Freelancers also often find it hard to secure housing loans, as Grim Film YouTuber Jared Lee, 30, discovered.
He has had two home loan applications rejected, along with three credit card applications and another for a car loan.
“After what I’ve been through, I wish I did more research before starting the company. I feel that a lot of us don’t really think too much about EPF but at the end of the day, savings aside, your EPF statement can be a key element when applying for loans,” he said.
When he started his production company four years ago, he didn’t make any EPF contributions. But as the company is more financially stable now, he plans to do so for all of his employees.
“Anyone who freelances or has their own start-up company will go through the same struggle – you don’t know when your pay is coming in. And that was my biggest fear,” he said.
“We really had to plan our finances because clients usually pay us after the job is done. And we always have to make sure we have enough money to roll out the next project, so the thought of putting aside money somewhere we can’t withdraw is scary.
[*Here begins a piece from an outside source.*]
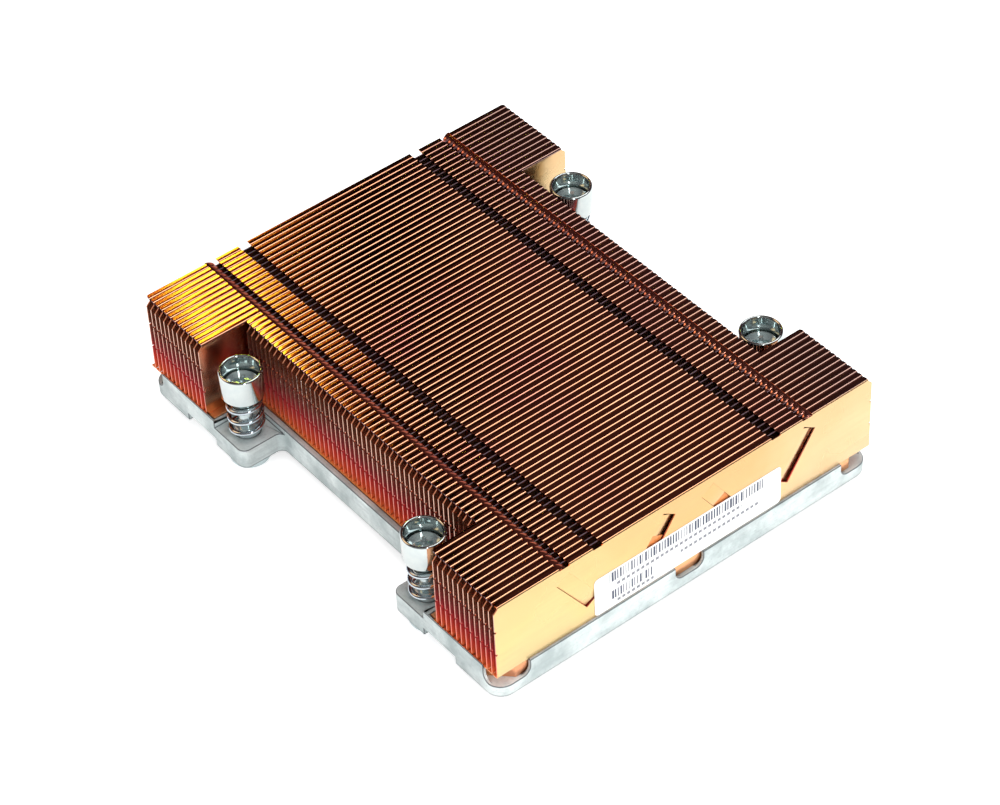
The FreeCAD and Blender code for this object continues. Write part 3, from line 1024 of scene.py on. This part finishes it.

But I know it’ll be worth it.”
For musician Ryan Lee Bhaskaran, 27, having a retirement plan or insurance is particularly important.
“I play the drums, and it’s a very physical instrument. When I get older and can’t do that anymore, where is my income going to come from? It’s going to come from my savings and insurance!” said the session musician, who also teaches.
If you think there are a lot of young freelancers in Malaysia now, you ain’t seen nothing yet. According to Shamsuddin, freelancing will become even more popular now that the economy isn’t doing well. Companies who aren’t sure of their long-term sustainability might choose to engage more freelancers rather than full-time employees.
And don’t forget, being a freelancer doesn’t just mean you don’t have a consistent EPF contribution. There are a host of other social security benefits you’ll miss out on without SOCSO coverage.
On top of that, a whopping 75.6% of young Malaysians are uninsured, based on the Youth Perspectives survey.
But whether they’re freelancers or full-time employees, EPF Strategy Management Department senior manager Farizan Kamaluddin strongly advises young Malaysians to start thinking about retirement plans as early as possible, especially with the constantly rising cost of living and healthcare.
“EPF savings could be your main source of income when you retire, but members are urged not to depend solely on their EPF savings. They should diversify their retirement income through other forms of investments or assets,” said Farizan.
“Financial education plays a key role in such matters as it will empower our people to take charge of their financial planning. It is important to educate Malaysians, particularly from a young age, to inculcate good saving habits and to equip them with knowledge in retirement planning so they are able to achieve their financial goals.”
Farizan also advised young Malaysians to allocate their savings according to “short-term and long-term needs such as education, retirement, insurance protection for medical and critical illnesses, to purchase a house, and for contingency funds.”
Financial planner Robert Foo agreed on the importance of building up investments early on, and he had one important tip for young Malaysians – don’t use insurance policies as investment plans. “You should never buy insurance for returns or savings. Insurance policies should purely be for protection,” he said.
Foo also encourages young people to chart out a financial plan. They should set out long-term goals for where they want to be when they retire, evaluate their current situation and make a plan based on their situation to achieve their goals.
Fellow financial planner Carol Yip said young people should learn to practise “forced savings”, where you put aside an amount of money at the start of every month.
This is much easier for employees, because EPF does it for you every month. “If you’re on your own, you can only save what you can afford to save,” she said.